-- Exercise --
Reproduce this listing in full.

═══ Given information ═══

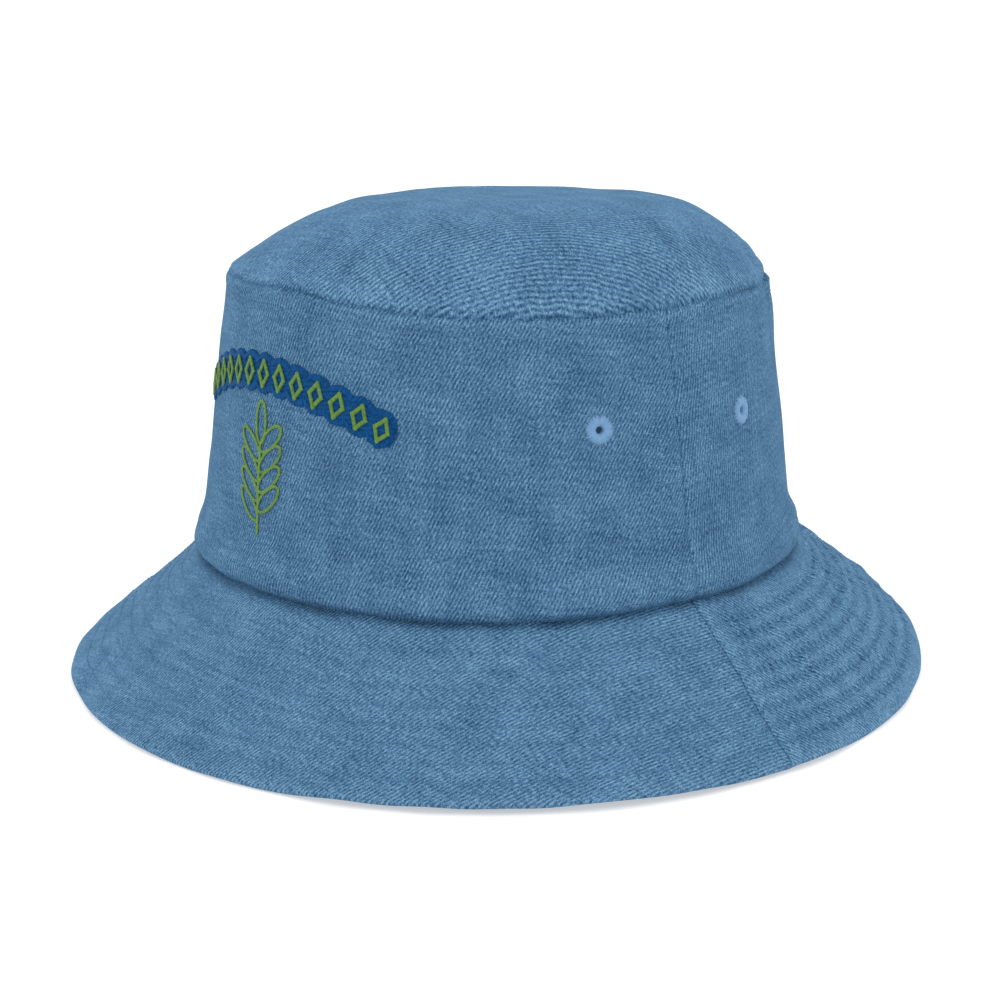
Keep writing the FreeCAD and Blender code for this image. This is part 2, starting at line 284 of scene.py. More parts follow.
def brim_relief(angle, slant, plain):
    """How far the quilted brim stands up from the plain one."""
    seam = seam_distance(angle)
    along, inset, strength = quilting(angle, slant)
    row = 0.5 + 0.5 * np.cos(TURN * (inset - QUILTING_EDGE) / QUILTING_PITCH)
    ripple = np.cos(TURN * (along + 0.2 * inset) / STITCH)
    relief = -strength * (0.22 * row ** 4 + 0.20 * row ** 2 * ripple)
    relief += 0.30 * strength * waves(plain, 31, 8) + 0.22 * waves(plain, 32, 24)
    relief += 0.22 * waves(plain * [1, 1, 0], 34, 26) * step(slant, 5, 30)
    relief += 0.30 * bell(seam - 2.5, 2.0) * (seam > 0) - 0.20 * bell(seam, 0.5)
    relief -= 0.22 * bell(seam, 1.6) * (seam < 0)
    relief += 0.20 * np.cos(TURN * slant / 9 + waves(plain, 33, 25)) * bell(seam, 5)
    relief += 0.35 * bell(inset - 4.0, 2.6) * step(np.sin(angle), -0.06, 0.10)
    return relief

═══

-- Task result --
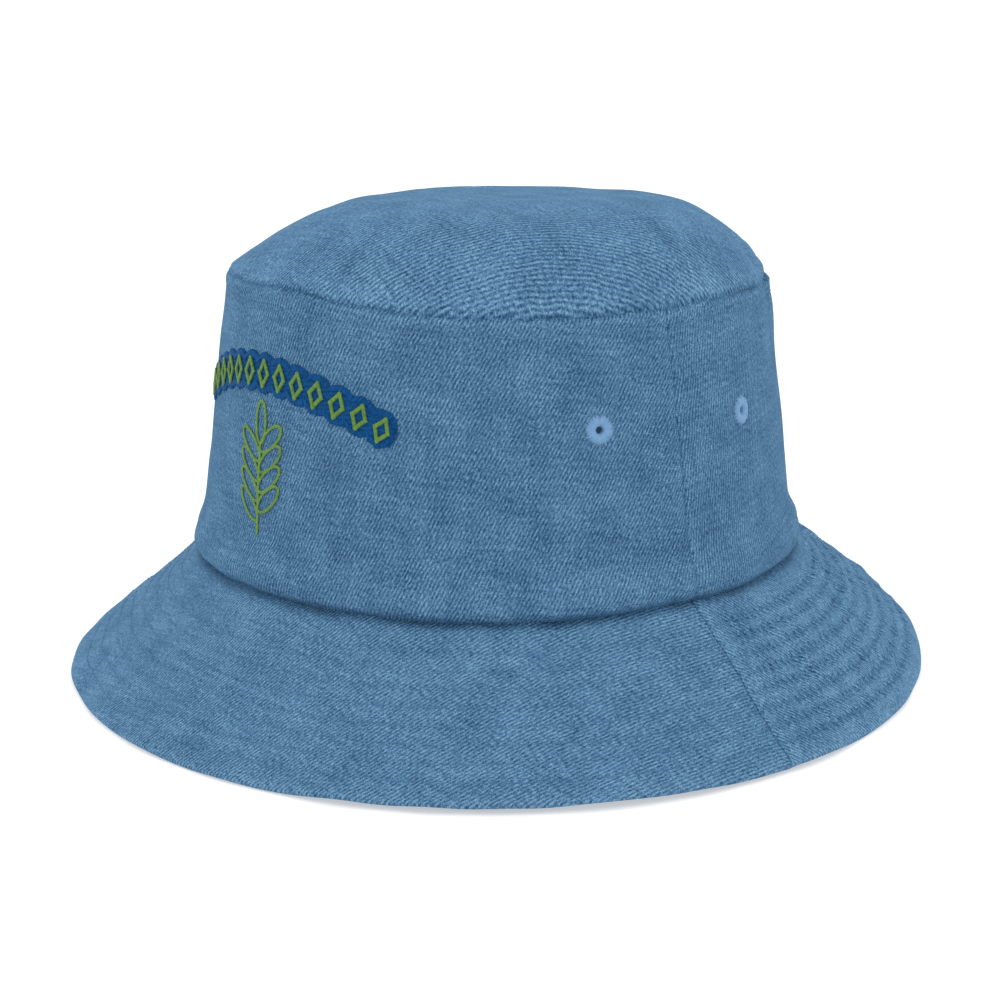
Keep writing the FreeCAD and Blender code for this image. This is part 2, starting at line 284 of scene.py. More parts follow.
def brim_relief(angle, slant, plain):
    """How far the quilted brim stands up from the plain one."""
    seam = seam_distance(angle)
    along, inset, strength = quilting(angle, slant)
    row = 0.5 + 0.5 * np.cos(TURN * (inset - QUILTING_EDGE) / QUILTING_PITCH)
    ripple = np.cos(TURN * (along + 0.2 * inset) / STITCH)
    relief = -strength * (0.22 * row ** 4 + 0.20 * row ** 2 * ripple)
    relief += 0.30 * strength * waves(plain, 31, 8) + 0.22 * waves(plain, 32, 24)
    relief += 0.22 * waves(plain * [1, 1, 0], 34, 26) * step(slant, 5, 30)
    relief += 0.30 * bell(seam - 2.5, 2.0) * (seam > 0) - 0.20 * bell(seam, 0.5)
    relief -= 0.22 * bell(seam, 1.6) * (seam < 0)
    relief += 0.20 * np.cos(TURN * slant / 9 + waves(plain, 33, 25)) * bell(seam, 5)
    relief += 0.35 * bell(inset - 4.0, 2.6) * step(np.sin(angle), -0.06, 0.10)
    return relief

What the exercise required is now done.